Yesterday I saw Twitter co-founder Biz Stone speak at PRSA.
When we got into the media briefing room Biz immediately seemed like he wanted to leave. He said the minute he walked in the door his wife was going to berate him for being late and hand him a screaming ten month old. You got the feeling he cared a lot more about his own family life than he did being at a PR media briefing. I respected him for that. I also respected him for the world that he showed us yesterday–from being a college dropout obsessed with the democratization of information to creating a technology that would change the course of history.
Biz Stone answering questions, being down to earth.
He said two things that resonated with me on a personal level:
1. Opportunity can be manufactured and you manufacture this for yourself.
2. To succeed spectacularly you must be willing to fail spectacularly.

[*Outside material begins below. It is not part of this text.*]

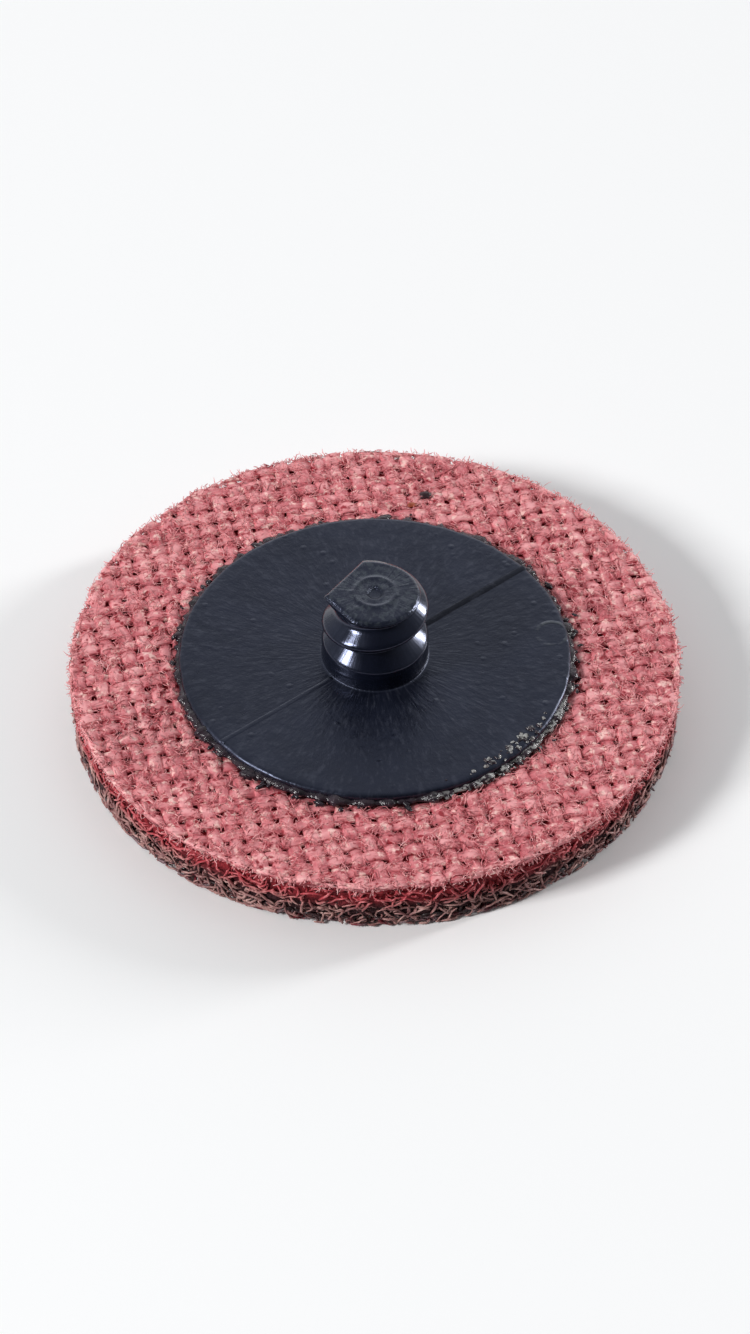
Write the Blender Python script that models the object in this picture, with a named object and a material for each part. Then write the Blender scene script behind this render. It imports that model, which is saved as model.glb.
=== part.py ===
"""Surface conditioning disc with a roll-on threaded button, 50 mm nominal.

Four pieces are bonded into one part: the nonwoven abrasive web, the woven scrim that backs it, the
adhesive that beads out round the button, and the moulded button with its coarse thread.
The disc lies on its abrasive face, with the stud pointing up along +Z from the origin.
Dimensions are millimetres; every mesh is scaled to metres when its object is made.
"""

import math
import random

import bmesh
import bpy
from mathutils import Matrix, Vector, geometry

MM = 0.001

# Disc
DISC_DIAMETER = 50.0
WEB_THICKNESS = 4.05
SCRIM_THICKNESS = 0.90
LAYER_GAP = 0.05  # clearance between bonded layers
RIM_POINTS = 64
RIM_WEAR = 0.35  # how far the die-cut rim wanders inward

# Abrasive web
PIT_COUNT = 1080  # points spread over the abrasive face
PIT_MARGIN = 1.2  # kept between the outermost of them and the rim
PIT_STRAY = 0.3
PIT_SHARE = 0.40
PIT_DEPTH = 1.4
WEB_LAND_RADIUS = 4.0  # flat patch kept at the centre of the abrasive face
WEB_EDGE_ROUND = 0.3
SIDE_ROWS = 4
SIDE_RAG = 0.7  # depth of the hollows in the cut side
SIDE_STRAY = 0.3

# Woven scrim
WEAVE_PITCH = 1.5
WEAVE_ANGLE = 12.0
WARP_DIP = 0.10  # a yarn between two crossings lies this far below the crossings
WEFT_DIP = 0.22
MESH_DEPTH = 0.70  # depth of the closed meshes between the yarns
GAP_WIDTH = 0.70  # foot of a mesh that is open right through
GAP_STEP = 5  # one mesh in this many is open
PRESSED_DEPTH = 0.25  # the button's seat is pressed this far into the cloth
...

For me that means you’re willing to walk away completely empty handed from whatever you’re doing. And he reminded us that to do that–you need to care about what you’re doing on an emotional level.
Biz gave metrics that he felt companies should measure themselves by. One of them was joy. Can you imagine a company that looks at joy as an indicator of success?

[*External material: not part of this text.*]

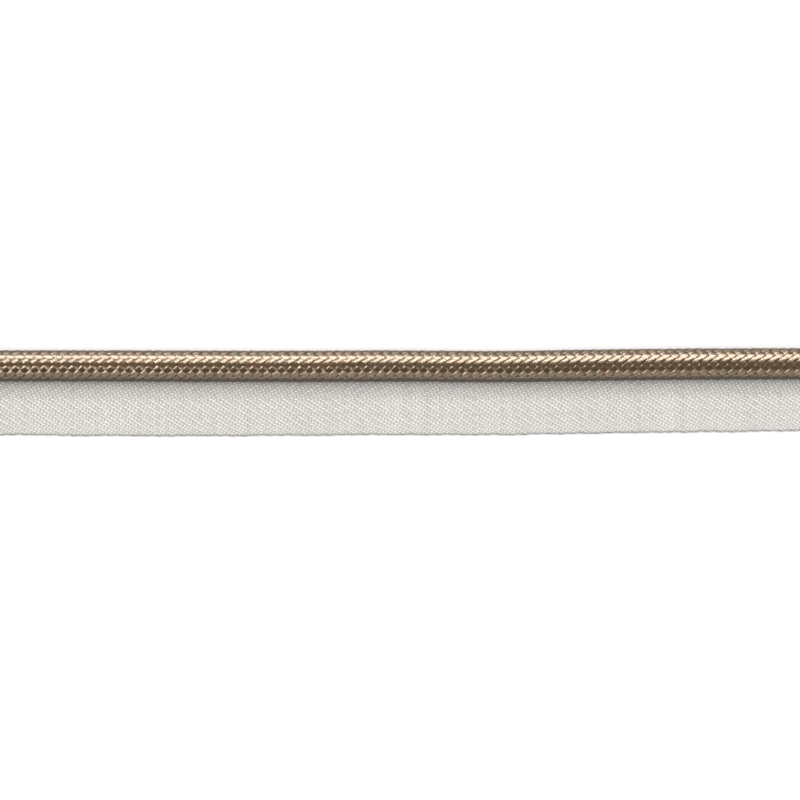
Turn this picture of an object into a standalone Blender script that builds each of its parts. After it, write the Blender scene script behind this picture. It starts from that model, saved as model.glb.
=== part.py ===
"""Cut length of braided lip cord: a round braided cord lying on the edge of a flat woven tape.

The frame has +X along the cord, +Y from the tape's outer edge towards the cord, and +Z up. The
origin is the bottom centre of the whole part's box. Lengths are in metres.
"""

from collections import namedtuple
from math import cos, pi, radians, sin

import bmesh
import bpy
from mathutils import Matrix, Vector

MM = 0.001

# Driving dimensions
LENGTH = 180 * MM
CORD_DIAMETER = 6.3 * MM
TAPE_THICKNESS = 1.0 * MM
TAPE_PAST_CORD_LINE = 1.1 * MM
SEAT_GAP = 0.3 * MM

# The braid: stitches along the piece, and rows of stitches around the cord
STITCHES = 95
ROWS = 20
ROW_ANGLE = 2 * pi / ROWS
FIRST_ROW = radians(16)
STITCH_HEIGHT = 0.22 * MM

# The tape's cross-section: its selvedges are rounded off by this much
SELVEDGE_ROUNDING = 0.25 * MM
TAPE_STATION_STEP = 5 * MM

# How the piece lies, in millimetres: the place along it, the cord's middle line across it, and
# the tape's outer edge across it. The cord drifts a little and the tape narrows to one end.
Station = namedtuple("Station", "along cord_line tape_edge")
STATIONS = (
    Station(along=-90, cord_line=6.83, tape_edge=-6.93),
    Station(along=-80, cord_line=6.81, tape_edge=-7.00),
    Station(along=-60, cord_line=6.81, tape_edge=-7.20),
    Station(along=-40, cord_line=6.75, tape_edge=-7.16),
    Station(along=-20, cord_line=6.73, tape_edge=-7.12),
    Station(along=0, cord_line=6.79, tape_edge=-6.96),
    Station(along=20, cord_line=6.69, tape_edge=-6.98),
    Station(along=40, cord_line=6.97, tape_edge=-6.66),
    Station(along=60, cord_line=7.17, tape_edge=-6.42),
    Station(along=80, cord_line=7.23, tape_edge=-6.22),
    Station(along=90, cord_line=7.25, tape_edge=-6.13),
)

CORD_COLOUR = (0.27, 0.19, 0.115)
TAPE_COLOUR = (0.68, 0.65, 0.62)


def clear_scene():
    for old in list(bpy.data.objects):
        bpy.data.objects.remove(old, do_unlink=True)


def slope_at(index, column):
    """Slope of the course at a station, from the stations on either side of it."""
    before = STATIONS[max(index - 1, 0)]
    after = STATIONS[min(index + 1, len(STATIONS) - 1)]
    rise = getattr(after, column) - getattr(before, column)
    return rise / (after.along - before.along)


def course(along, column):
    """Smooth cubic through the stations' values of one column, in metres."""
    place = along / MM
    index = 0
    while index < len(STATIONS) - 2 and STATIONS[index + 1].along < place:
        index += 1
    start, end = STATIONS[index], STATIONS[index + 1]
    span = end.along - start.along
    t = min(max((place - start.along) / span, 0.0), 1.0)
    value = (2 * t**3 - 3 * t**2 + 1) * getattr(start, column)
    value += (t**3 - 2 * t**2 + t) * span * slope_at(index, column)
    value += (3 * t**2 - 2 * t**3) * getattr(end, column)
    value += (t**3 - t**2) * span * slope_at(index + 1, column)
    return value * MM


def material(name, colour, roughness):
    made = bpy.data.materials.new(name)
    made.use_nodes = True
    shader = made.node_tree.nodes["Principled BSDF"]
    shader.inputs["Base Color"].default_value = (*colour, 1.0)
    shader.inputs["Roughness"].default_value = roughness
    shader.inputs["Metallic"].default_value = 0.0
    return made


def loft(name, rings, leans_back, finish):
    """Closed solid through equal rings of points. Each four-sided field between two rings is
    split along the diagonal that leans_back gives for its ring and its place in the ring."""
    shape = bmesh.new()
    rows = [[shape.verts.new(point) for point in ring] for ring in rings]
    around = len(rows[0])
    for step, (row, next_row) in enumerate(zip(rows, rows[1:])):
        for here in range(around):
            there = (here + 1) % around
            if leans_back(step, here):
                shape.faces.new((row[here], row[there], next_row[here]))
                shape.faces.new((row[there], next_row[there], next_row[here]))
            else:
                shape.faces.new((row[here], row[there], next_row[there]))
                shape.faces.new((row[here], next_row[there], next_row[here]))
    shape.faces.new(list(reversed(rows[0])))
    shape.faces.new(rows[-1])
    bmesh.ops.recalc_face_normals(shape, faces=shape.faces)
    mesh = bpy.data.meshes.new(name)
    shape.to_mesh(mesh)
    shape.free()
    piece = bpy.data.objects.new(name, mesh)
    piece.data.materials.append(finish)
    bpy.context.collection.objects.link(piece)
    return piece


def cord_ring(step):
    """One ring of the cord, half a stitch on from the last. Its points are in turn the crest of
    a stitch and the hollow between two, and the next ring has them the other way round."""
    along = -LENGTH / 2 + step * LENGTH / (2 * STITCHES)
    middle_y = course(along, "cord_line")
    crest_radius = CORD_DIAMETER / 2
    middle_z = TAPE_THICKNESS + SEAT_GAP + crest_radius
    points = []
    for row in range(ROWS):
        angle = FIRST_ROW + row * ROW_ANGLE
        hollow = (step + row) % 2
        radius = crest_radius - STITCH_HEIGHT * hollow
        points.append(Vector((along, middle_y - radius * sin(angle), middle_z + radius * cos(angle))))
    return points


def braided_cord():
    """The cord, with a raised stitch wherever one yarn crosses over another: 20 rows of them lie
    along it, each row half a stitch on from its neighbours, and grooves run from hollow to
    hollow between them."""
    rings = [cord_ring(step) for step in range(2 * STITCHES + 1)]
    finish = material("satin_tan_yarn", CORD_COLOUR, 0.42)
    piece = loft("braided_cord", rings, lambda step, row: (step + row) % 2 == 0, finish)
    piece.data.shade_smooth()
    piece.data.set_sharp_from_angle(angle=radians(50))
    return piece


def tape_ring(along):
    """Cross-section of the tape: a flat strip with its two long edges rounded off."""
    outer = course(along, "tape_edge")
    inner = course(along, "cord_line") + TAPE_PAST_CORD_LINE
    cut, top = SELVEDGE_ROUNDING, TAPE_THICKNESS
    outline = (
        (outer + cut, 0),
        (inner - cut, 0),
        (inner, cut),
        (inner, top - cut),
        (inner - cut, top),
        (outer + cut, top),
        (outer, top - cut),
        (outer, cut),
    )
    return [Vector((along, across, height)) for across, height in outline]


def lip_tape():
    """The flat tape whose inner edge lies under the cord."""
    steps = round(LENGTH / TAPE_STATION_STEP)
    rings = [tape_ring(-LENGTH / 2 + step * LENGTH / steps) for step in range(steps + 1)]
    finish = material("off_white_tape", TAPE_COLOUR, 0.85)
    return loft("lip_tape", rings, lambda step, place: False, finish)


def centre_on_origin(pieces):
    """Moves every piece by the same amount, so that the origin is their box's bottom centre."""
    points = [vert.co for piece in pieces for vert in piece.data.vertices]
    low = Vector([min(point[axis] for point in points) for axis in range(3)])
    high = Vector([max(point[axis] for point in points) for axis in range(3)])
    middle = (low + high) / 2
    shift = Matrix.Translation((-middle.x, -middle.y, -low.z))
    for piece in pieces:
        piece.data.transform(shift)


clear_scene()
centre_on_origin([braided_cord(), lip_tape()])
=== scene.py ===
"""Looks of a cut length of braided lip cord: 20 satin yarns, 10 each way, plain braided round a
core, on the edge of an off-white herringbone tape. Lengths are in metres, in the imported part's
frame: +X along the cord, +Y from the tape's outer edge towards the cord, +Z up.
"""

from collections import namedtuple
from math import pi, radians

import bpy
import numpy as np
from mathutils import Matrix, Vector


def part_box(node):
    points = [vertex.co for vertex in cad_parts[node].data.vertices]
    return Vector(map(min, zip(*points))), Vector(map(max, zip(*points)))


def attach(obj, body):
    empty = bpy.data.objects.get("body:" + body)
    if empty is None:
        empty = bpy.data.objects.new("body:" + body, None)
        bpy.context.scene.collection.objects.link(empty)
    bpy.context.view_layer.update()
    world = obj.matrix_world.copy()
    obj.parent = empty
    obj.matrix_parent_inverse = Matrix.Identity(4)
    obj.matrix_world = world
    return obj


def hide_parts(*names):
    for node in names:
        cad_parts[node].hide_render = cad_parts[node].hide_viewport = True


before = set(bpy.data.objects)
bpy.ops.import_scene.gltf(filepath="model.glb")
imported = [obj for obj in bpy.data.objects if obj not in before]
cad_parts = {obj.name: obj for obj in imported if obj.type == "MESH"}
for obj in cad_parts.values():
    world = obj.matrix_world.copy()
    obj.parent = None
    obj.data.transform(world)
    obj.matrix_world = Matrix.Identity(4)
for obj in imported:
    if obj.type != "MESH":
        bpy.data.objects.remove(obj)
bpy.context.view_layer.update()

MM = 0.001
SEED = 24

# How the piece lies, in millimetres: the place along it, the cord's middle line across it, and
# the tape's outer edge across it
Station = namedtuple("Station", "along cord_line tape_edge")
STATIONS = (
    Station(along=-90, cord_line=6.83, tape_edge=-6.93),
    Station(along=-80, cord_line=6.81, tape_edge=-7.00),
    Station(along=-60, cord_line=6.81, tape_edge=-7.20),
    Station(along=-40, cord_line=6.75, tape_edge=-7.16),
    Station(along=-20, cord_line=6.73, tape_edge=-7.12),
    Station(along=0, cord_line=6.79, tape_edge=-6.96),
    Station(along=20, cord_line=6.69, tape_edge=-6.98),
    Station(along=40, cord_line=6.97, tape_edge=-6.66),
    Station(along=60, cord_line=7.17, tape_edge=-6.42),
    Station(along=80, cord_line=7.23, tape_edge=-6.22),
    Station(along=90, cord_line=7.25, tape_edge=-6.13),
)
CAD_STATION_STEP = 5 * MM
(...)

I believe joy is directly related to self esteem. I believe self esteem is related to contribution. I also believe companies can build the self esteem of its employees by recognizing employees and giving them opportunities to challenge themselves and contribute. Today most companies don’t do this. Research shows a happy, proud employee will contribute much more than an employee that feels like a number.
Self esteem is something I write about a lot. I also built a “movement” around helping to build the self esteem of women with Project Enough.
Biz Stone’s talk about a service oriented approach to business reminded me of my own journey. I’d like to think that sharing personal stories about my own challenges with anxiety, depression, body image and self esteem help other women who are going through something similar.
My storytelling is my giving back. Most people would rather die than write about being humiliated as I did last week on the website Eat the Damn Cake. I get joy out of putting all my experiences and thoughts on my writing table and putting the pieces back together, but I also want to help other girls and women–to let them know they’re not alone–to provide them tools and resources and knowledge.
The talk made me think about Project Enough and why I keep coming back to it. I feel that this was a “movement” that started with a shift within me. I didn’t know if this was the right thing to do or not–and realized quickly this project was in no way about making money. This is a project to spread awareness and most of all joy–> to women, who suffer with body shame and low self esteem. And yes I just used the word “suffer,” because you do.
Biz said there was compound interest in altruism and I believe he’s right because when one person comes back to me and says thank you for writing that (or saying that), I can relate and I’m going through X, I feel that emotional compound interest. I also hope that other people experience that as well.
Biz’s talk was inspiration for me to continue with Project Enough and see what it can become.